目標復旧時点と目標復旧時間によって、企業は「失っても問題のない」データ量と「ダウンして差し支えない」時間の長さを把握できる。これらはバックアップと災害復旧計画の重要な要素になる。
RPO(目標復旧時点)とRTO(目標復旧時間)はシステムの復旧と密接に関連する2つのパラメーターだ。RPOとRTOを厳密にするほど、インフラに投じる費用が増えることになる。
RPOとは、インシデント後に通常運営を再開するために「復旧しなければならないバックアップファイルの古さ」を示す。秒単位から日単位までの時間で表し、許容できるデータ損失を決める。つまり、どの程度のデータ量を失っても構わないかを決める。
毎晩午後7時にバックアップを実行し、その翌日の午後4時にシステム障害が発生したとすると、前回のバックアップ以降に加えられた変更は全て失われる。この場合、RPOは「前日のバックアップ」となる。オンライントランザクション処理をしているなら、RPOは最新のトランザクションと最後に到着した情報まで縮まるかもしれない。そのため、RPOは整えるべき「データ保護サービスの種類」を定める。
RTOは、インシデントが発生してから通常業務をオンラインに戻すまで「ダウンを許容できる最大時間」を指す。これは多くの場合、最大許容停止時間や最大許容中断時間に関連がある。RPOと同様、RTOも秒単位から日単位の時間で表す。例えば、RTOが1時間なら、インシデント発生後1時間以内に復旧する必要がある。
RTOは連携するアーキテクチャの種類を決める。つまり高可用性を実現する構成にするか、もっと控え目なものにするかを決める。RTOがゼロ、つまりダウンタイムが一切許容されない場合は、複製したデータをオフサイトなどに配置する完全に冗長なインフラを選ぶことになる。RTOが48時間や72時間なら、テープバックアップでも構わないだろう。

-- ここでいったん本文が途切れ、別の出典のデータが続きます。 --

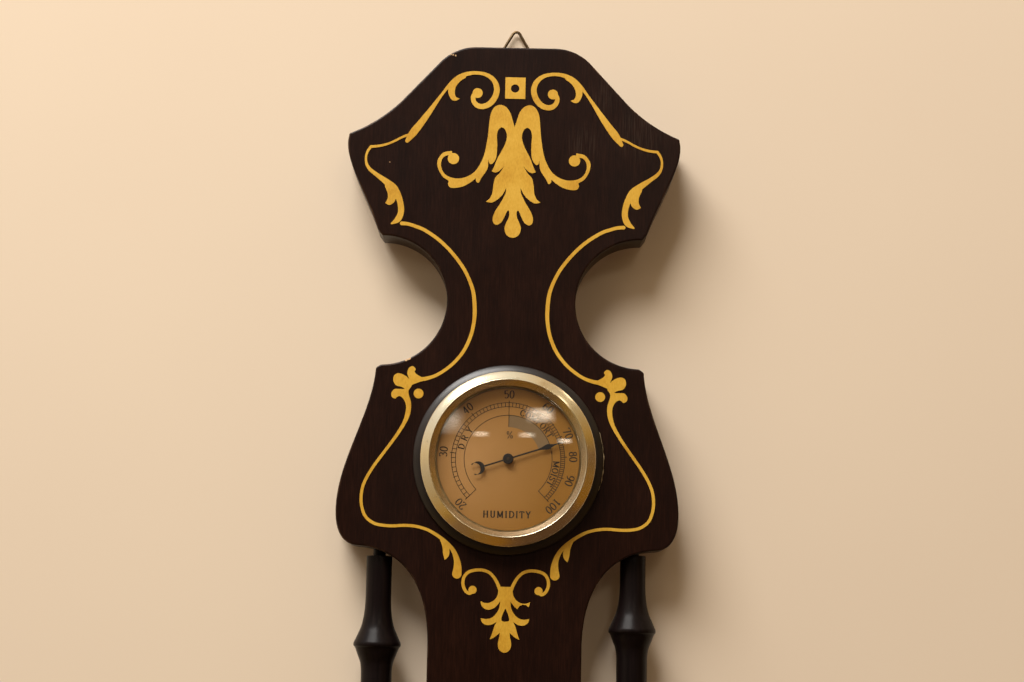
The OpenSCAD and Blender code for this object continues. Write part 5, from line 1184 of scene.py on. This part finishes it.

RPOとRTOが重要なのは、バックアップと災害復旧(DR)に採用しなければならないプラットフォームが決まるためだ。厳格なRPOとRTOを定める企業は、より長い復旧時間と多くのデータ損失を許容できる企業に比べて、高価で強力なバックアップやDRの仕組みが必要になる。
当然、ダウン状態を受け入れられる時間的余裕のある企業など存在しないし、データを失って構わないと考える企業もない。ただし、現実的にはRPOとRTOを定めなければならない。特定の時間ダウンした場合に企業が被るコストはRPOとRTOから算出できる。